Extract exactly those lines that lie between the start of the material and the line with "MOUNT_PLATE_HEIGHT = 3.5 * MM", including both boundary lines and no others.

** begin Material for this exercise **

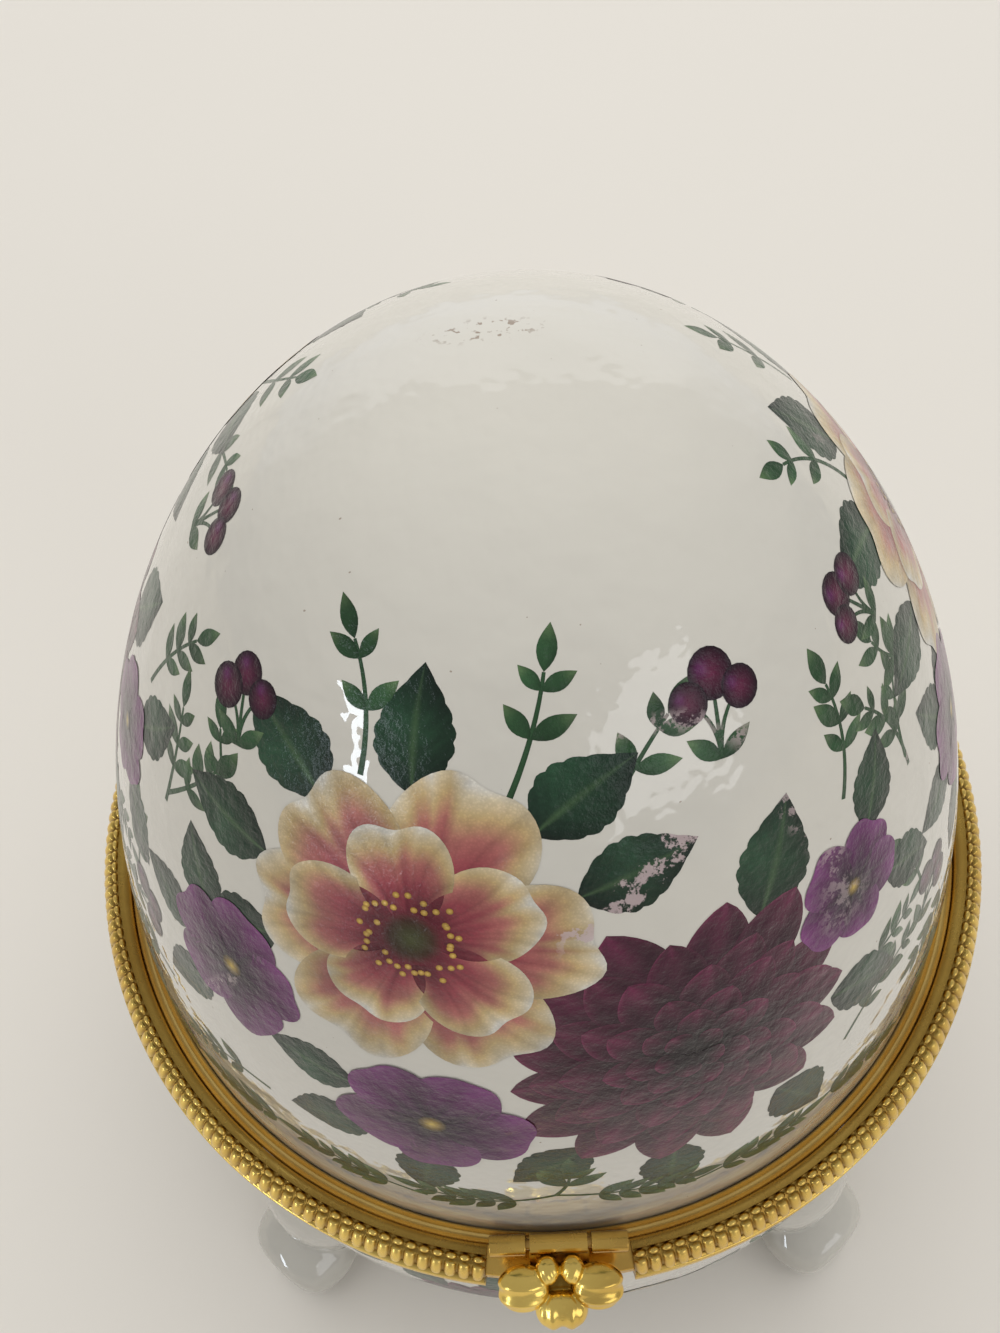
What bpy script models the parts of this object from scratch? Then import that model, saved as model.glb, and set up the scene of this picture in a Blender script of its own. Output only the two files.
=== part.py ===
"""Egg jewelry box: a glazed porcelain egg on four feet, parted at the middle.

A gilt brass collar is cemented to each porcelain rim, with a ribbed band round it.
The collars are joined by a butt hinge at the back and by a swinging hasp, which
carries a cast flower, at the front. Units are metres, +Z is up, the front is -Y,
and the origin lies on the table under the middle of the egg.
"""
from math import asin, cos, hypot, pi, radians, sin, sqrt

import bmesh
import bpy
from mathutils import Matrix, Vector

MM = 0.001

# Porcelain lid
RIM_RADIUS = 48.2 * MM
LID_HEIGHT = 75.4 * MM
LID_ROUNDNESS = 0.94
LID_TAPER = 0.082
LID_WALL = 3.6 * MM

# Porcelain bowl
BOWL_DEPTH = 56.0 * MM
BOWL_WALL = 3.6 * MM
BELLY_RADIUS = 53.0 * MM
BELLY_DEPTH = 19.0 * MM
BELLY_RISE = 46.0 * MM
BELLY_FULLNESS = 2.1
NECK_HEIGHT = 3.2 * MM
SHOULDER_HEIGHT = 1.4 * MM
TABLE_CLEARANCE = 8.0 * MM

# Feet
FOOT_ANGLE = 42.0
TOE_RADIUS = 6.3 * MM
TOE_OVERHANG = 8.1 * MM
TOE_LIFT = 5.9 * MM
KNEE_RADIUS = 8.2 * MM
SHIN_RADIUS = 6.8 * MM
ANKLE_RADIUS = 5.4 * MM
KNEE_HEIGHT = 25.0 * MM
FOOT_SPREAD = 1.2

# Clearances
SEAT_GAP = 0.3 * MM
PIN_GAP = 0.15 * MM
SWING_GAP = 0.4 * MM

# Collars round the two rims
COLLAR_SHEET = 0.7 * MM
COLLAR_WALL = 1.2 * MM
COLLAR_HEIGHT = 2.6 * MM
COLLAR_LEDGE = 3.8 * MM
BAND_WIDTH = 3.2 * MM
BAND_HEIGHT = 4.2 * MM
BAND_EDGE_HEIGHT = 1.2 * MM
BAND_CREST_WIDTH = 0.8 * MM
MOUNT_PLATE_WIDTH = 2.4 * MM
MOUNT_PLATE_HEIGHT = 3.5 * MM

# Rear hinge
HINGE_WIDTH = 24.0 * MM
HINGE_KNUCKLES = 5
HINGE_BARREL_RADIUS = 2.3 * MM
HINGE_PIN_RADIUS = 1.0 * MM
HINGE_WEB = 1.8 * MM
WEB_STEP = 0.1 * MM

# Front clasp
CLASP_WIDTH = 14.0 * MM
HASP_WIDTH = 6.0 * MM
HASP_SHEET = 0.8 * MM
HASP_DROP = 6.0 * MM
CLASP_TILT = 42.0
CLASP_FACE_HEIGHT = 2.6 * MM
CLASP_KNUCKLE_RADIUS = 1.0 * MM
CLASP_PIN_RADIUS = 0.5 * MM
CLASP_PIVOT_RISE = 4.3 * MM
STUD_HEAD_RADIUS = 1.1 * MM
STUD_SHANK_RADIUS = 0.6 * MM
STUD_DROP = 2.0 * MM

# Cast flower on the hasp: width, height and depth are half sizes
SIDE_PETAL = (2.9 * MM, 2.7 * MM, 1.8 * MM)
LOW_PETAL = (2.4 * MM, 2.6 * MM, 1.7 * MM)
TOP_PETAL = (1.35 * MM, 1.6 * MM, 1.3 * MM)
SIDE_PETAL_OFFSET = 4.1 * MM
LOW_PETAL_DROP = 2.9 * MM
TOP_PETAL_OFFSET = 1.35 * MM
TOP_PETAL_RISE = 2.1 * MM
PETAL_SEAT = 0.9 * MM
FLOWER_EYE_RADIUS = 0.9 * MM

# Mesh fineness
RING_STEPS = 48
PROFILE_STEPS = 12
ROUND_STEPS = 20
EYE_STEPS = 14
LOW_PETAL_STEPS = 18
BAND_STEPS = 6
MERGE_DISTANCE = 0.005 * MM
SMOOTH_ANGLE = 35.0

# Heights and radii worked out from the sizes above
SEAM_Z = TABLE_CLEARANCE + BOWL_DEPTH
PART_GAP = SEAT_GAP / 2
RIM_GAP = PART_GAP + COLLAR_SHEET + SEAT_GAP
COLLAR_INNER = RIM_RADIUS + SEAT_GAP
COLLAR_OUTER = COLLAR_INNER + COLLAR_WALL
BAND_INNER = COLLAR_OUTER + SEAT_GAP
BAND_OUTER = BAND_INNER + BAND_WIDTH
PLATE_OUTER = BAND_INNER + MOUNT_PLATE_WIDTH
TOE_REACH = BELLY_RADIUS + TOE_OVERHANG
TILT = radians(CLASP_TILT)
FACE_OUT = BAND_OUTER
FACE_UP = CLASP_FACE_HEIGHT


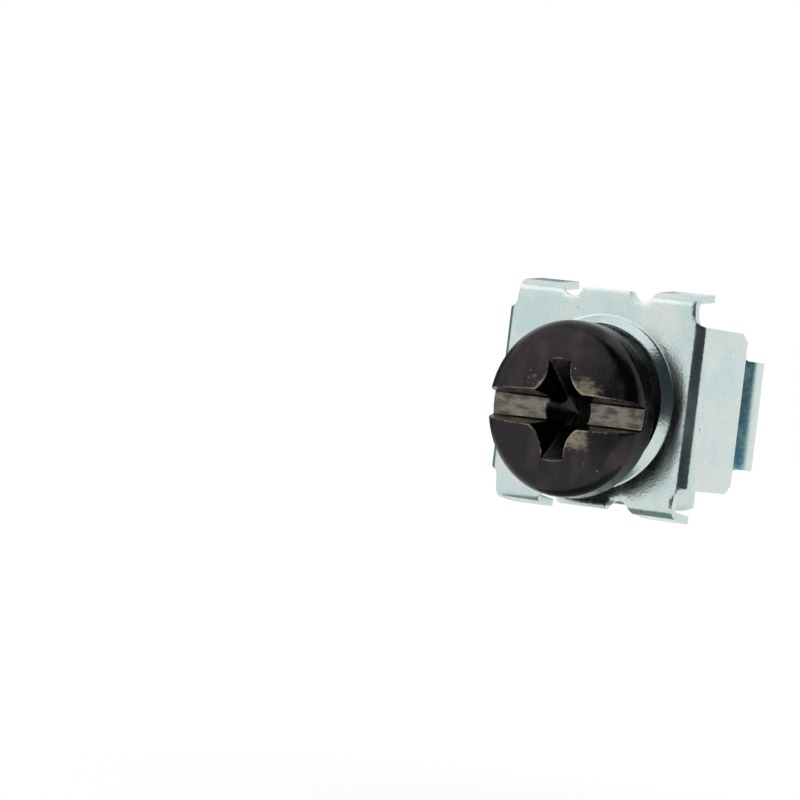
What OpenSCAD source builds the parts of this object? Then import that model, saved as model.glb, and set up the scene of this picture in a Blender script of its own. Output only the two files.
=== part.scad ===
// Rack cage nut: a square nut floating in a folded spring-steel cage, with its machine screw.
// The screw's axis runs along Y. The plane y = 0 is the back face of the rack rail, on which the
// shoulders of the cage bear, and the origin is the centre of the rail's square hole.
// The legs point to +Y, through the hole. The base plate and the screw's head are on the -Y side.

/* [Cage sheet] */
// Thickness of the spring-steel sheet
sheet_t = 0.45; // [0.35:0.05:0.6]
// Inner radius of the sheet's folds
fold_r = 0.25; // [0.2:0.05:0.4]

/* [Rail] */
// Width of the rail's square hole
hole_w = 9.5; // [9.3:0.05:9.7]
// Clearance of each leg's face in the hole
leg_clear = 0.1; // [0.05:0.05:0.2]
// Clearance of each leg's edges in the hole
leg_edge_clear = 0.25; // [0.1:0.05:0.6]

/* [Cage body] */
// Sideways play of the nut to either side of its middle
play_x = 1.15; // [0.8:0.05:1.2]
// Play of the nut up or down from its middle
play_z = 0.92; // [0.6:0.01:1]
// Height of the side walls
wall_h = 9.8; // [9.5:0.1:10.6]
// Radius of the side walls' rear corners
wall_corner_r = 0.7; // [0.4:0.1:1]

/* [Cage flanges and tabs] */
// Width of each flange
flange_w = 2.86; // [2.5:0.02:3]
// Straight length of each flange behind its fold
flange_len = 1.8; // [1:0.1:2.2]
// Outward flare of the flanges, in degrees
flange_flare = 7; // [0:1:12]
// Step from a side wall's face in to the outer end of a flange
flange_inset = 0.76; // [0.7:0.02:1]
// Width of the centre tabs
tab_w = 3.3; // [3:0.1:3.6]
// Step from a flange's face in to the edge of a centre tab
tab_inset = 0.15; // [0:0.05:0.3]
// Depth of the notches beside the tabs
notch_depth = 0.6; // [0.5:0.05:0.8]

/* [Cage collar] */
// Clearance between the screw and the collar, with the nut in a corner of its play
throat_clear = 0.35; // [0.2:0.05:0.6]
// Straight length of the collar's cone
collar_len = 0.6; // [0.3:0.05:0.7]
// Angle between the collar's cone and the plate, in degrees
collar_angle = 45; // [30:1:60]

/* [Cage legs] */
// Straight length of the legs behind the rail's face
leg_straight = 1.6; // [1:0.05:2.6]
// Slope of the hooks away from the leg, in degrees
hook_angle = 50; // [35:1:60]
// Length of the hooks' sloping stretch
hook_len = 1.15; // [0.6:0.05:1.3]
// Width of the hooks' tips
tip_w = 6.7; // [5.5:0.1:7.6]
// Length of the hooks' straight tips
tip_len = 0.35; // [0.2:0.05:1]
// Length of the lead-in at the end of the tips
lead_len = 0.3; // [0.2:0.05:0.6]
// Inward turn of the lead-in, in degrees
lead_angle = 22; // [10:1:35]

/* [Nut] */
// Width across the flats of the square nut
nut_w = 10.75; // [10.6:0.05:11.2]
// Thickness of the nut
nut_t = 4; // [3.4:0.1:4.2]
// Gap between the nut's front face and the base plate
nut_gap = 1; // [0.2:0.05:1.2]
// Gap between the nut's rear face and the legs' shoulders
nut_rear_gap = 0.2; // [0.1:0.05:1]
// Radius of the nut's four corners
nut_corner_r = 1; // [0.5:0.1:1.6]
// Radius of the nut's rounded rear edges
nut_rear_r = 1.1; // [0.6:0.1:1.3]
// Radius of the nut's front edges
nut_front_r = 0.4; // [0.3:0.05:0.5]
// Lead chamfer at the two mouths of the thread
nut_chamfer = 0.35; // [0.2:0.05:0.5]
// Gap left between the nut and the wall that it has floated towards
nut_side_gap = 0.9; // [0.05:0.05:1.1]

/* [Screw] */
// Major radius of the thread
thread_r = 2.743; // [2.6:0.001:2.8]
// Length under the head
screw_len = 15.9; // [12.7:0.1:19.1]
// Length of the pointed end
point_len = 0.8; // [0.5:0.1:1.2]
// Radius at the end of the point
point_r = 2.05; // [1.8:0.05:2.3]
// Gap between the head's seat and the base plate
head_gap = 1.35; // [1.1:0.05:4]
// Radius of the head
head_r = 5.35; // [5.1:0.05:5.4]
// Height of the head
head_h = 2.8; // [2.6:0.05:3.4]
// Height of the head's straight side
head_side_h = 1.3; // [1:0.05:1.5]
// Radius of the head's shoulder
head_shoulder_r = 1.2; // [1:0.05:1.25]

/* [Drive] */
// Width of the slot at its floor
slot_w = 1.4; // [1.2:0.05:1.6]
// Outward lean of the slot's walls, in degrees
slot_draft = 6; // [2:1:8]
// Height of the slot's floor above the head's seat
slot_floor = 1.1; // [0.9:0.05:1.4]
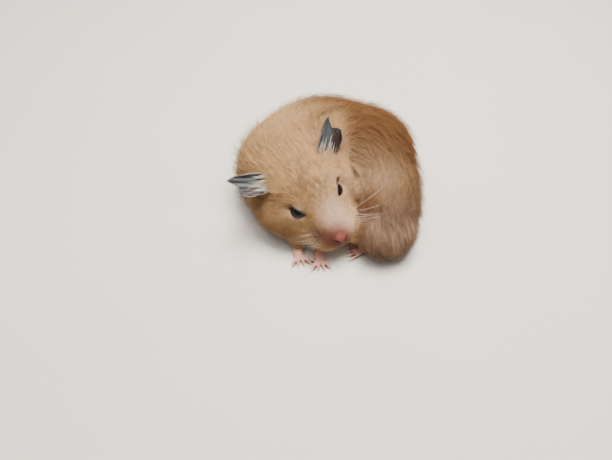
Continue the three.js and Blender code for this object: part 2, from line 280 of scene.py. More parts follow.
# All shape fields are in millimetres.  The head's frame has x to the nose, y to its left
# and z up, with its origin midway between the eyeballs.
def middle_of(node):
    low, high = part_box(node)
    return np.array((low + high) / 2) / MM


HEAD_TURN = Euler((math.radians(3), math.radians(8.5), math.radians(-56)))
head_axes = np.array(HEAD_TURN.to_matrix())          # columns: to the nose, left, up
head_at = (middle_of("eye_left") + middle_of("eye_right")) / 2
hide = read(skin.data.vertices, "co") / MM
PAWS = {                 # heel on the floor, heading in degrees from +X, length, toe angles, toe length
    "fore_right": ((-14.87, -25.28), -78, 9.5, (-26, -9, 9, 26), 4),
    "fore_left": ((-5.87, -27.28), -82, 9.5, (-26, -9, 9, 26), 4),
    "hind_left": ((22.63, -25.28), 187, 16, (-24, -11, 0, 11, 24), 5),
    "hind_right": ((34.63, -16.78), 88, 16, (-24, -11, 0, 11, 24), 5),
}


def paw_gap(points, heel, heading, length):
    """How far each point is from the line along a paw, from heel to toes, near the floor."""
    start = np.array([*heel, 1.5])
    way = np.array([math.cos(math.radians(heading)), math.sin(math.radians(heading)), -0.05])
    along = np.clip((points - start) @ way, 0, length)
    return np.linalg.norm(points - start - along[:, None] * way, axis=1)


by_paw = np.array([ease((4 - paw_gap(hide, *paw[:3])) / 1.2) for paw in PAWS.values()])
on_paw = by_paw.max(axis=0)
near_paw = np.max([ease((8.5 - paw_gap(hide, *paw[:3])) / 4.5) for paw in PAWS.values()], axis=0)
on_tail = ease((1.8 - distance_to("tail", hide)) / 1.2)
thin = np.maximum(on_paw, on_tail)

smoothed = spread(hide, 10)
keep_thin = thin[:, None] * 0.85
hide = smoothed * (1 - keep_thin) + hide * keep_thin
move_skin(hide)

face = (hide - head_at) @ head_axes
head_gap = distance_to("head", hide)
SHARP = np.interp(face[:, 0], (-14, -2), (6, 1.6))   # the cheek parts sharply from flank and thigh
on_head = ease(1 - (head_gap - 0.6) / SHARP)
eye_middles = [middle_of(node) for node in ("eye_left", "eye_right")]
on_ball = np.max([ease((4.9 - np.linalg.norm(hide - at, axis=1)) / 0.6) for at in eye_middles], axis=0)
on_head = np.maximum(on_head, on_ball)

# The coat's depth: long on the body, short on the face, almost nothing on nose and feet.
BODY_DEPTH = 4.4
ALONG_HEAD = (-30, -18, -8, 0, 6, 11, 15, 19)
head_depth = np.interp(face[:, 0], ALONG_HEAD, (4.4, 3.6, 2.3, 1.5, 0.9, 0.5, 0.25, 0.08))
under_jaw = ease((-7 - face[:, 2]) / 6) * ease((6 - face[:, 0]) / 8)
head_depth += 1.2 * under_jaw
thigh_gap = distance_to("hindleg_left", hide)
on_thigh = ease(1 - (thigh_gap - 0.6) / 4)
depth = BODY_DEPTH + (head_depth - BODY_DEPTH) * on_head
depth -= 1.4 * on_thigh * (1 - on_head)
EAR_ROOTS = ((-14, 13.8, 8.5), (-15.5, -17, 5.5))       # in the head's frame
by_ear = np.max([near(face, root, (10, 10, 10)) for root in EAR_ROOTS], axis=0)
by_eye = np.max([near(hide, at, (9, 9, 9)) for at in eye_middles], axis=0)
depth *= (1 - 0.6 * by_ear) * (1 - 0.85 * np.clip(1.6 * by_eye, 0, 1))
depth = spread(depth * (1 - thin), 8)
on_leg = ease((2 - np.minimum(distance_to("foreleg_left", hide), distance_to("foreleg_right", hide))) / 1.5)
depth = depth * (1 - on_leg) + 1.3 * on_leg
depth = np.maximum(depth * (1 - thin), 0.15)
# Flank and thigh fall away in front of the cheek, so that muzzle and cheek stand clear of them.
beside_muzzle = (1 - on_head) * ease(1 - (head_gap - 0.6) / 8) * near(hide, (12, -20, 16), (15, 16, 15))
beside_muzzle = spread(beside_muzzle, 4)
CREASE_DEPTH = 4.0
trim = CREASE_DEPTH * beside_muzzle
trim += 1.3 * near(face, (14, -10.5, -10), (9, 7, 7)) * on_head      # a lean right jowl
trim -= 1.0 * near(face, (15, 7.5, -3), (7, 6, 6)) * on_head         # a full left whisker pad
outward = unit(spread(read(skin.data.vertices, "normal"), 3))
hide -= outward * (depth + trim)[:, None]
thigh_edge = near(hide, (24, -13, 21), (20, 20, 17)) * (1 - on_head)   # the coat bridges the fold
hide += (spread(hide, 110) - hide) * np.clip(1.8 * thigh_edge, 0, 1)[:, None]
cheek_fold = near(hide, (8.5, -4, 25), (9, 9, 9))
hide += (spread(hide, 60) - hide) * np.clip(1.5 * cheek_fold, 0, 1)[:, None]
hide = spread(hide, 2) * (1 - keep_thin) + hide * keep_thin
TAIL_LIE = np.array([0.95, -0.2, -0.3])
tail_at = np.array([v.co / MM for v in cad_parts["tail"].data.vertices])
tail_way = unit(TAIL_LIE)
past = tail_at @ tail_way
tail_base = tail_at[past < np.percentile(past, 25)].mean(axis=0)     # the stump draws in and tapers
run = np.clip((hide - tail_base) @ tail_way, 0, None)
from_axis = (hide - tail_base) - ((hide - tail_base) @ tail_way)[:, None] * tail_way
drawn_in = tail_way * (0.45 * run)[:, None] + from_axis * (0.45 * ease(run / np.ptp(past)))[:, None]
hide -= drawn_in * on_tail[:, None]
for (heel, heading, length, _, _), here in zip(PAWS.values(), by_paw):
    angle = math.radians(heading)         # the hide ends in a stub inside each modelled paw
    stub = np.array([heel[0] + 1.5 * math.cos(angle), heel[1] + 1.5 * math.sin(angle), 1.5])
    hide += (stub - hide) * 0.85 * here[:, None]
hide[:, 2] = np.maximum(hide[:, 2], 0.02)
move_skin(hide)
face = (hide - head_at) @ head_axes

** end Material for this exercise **

● Task solution
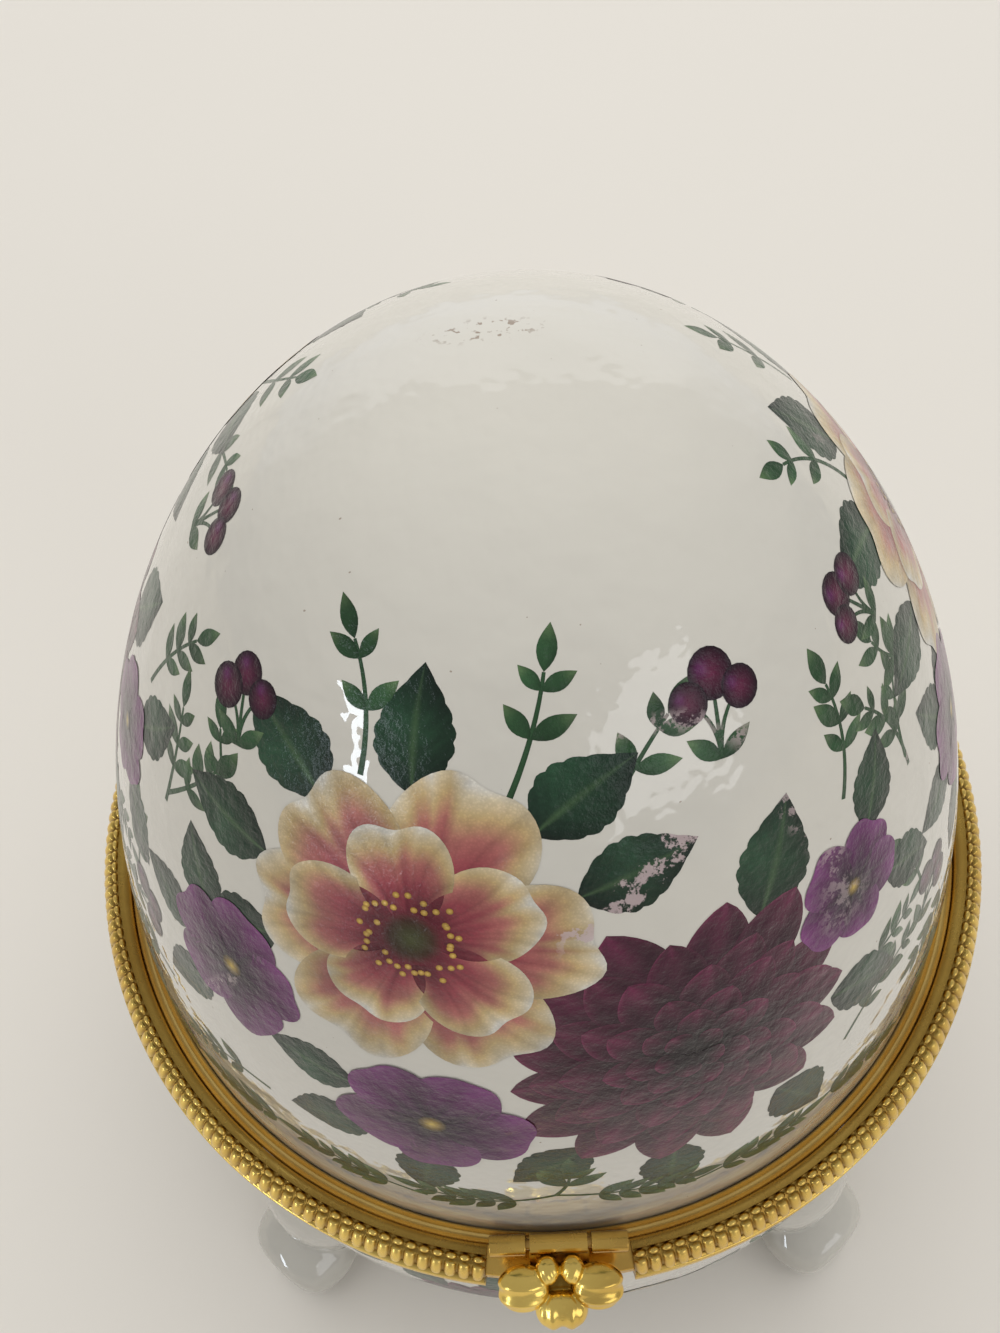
What bpy script models the parts of this object from scratch? Then import that model, saved as model.glb, and set up the scene of this picture in a Blender script of its own. Output only the two files.
=== part.py ===
"""Egg jewelry box: a glazed porcelain egg on four feet, parted at the middle.

A gilt brass collar is cemented to each porcelain rim, with a ribbed band round it.
The collars are joined by a butt hinge at the back and by a swinging hasp, which
carries a cast flower, at the front. Units are metres, +Z is up, the front is -Y,
and the origin lies on the table under the middle of the egg.
"""
from math import asin, cos, hypot, pi, radians, sin, sqrt

import bmesh
import bpy
from mathutils import Matrix, Vector

MM = 0.001

# Porcelain lid
RIM_RADIUS = 48.2 * MM
LID_HEIGHT = 75.4 * MM
LID_ROUNDNESS = 0.94
LID_TAPER = 0.082
LID_WALL = 3.6 * MM

# Porcelain bowl
BOWL_DEPTH = 56.0 * MM
BOWL_WALL = 3.6 * MM
BELLY_RADIUS = 53.0 * MM
BELLY_DEPTH = 19.0 * MM
BELLY_RISE = 46.0 * MM
BELLY_FULLNESS = 2.1
NECK_HEIGHT = 3.2 * MM
SHOULDER_HEIGHT = 1.4 * MM
TABLE_CLEARANCE = 8.0 * MM

# Feet
FOOT_ANGLE = 42.0
TOE_RADIUS = 6.3 * MM
TOE_OVERHANG = 8.1 * MM
TOE_LIFT = 5.9 * MM
KNEE_RADIUS = 8.2 * MM
SHIN_RADIUS = 6.8 * MM
ANKLE_RADIUS = 5.4 * MM
KNEE_HEIGHT = 25.0 * MM
FOOT_SPREAD = 1.2

# Clearances
SEAT_GAP = 0.3 * MM
PIN_GAP = 0.15 * MM
SWING_GAP = 0.4 * MM

# Collars round the two rims
COLLAR_SHEET = 0.7 * MM
COLLAR_WALL = 1.2 * MM
COLLAR_HEIGHT = 2.6 * MM
COLLAR_LEDGE = 3.8 * MM
BAND_WIDTH = 3.2 * MM
BAND_HEIGHT = 4.2 * MM
BAND_EDGE_HEIGHT = 1.2 * MM
BAND_CREST_WIDTH = 0.8 * MM
MOUNT_PLATE_WIDTH = 2.4 * MM
MOUNT_PLATE_HEIGHT = 3.5 * MM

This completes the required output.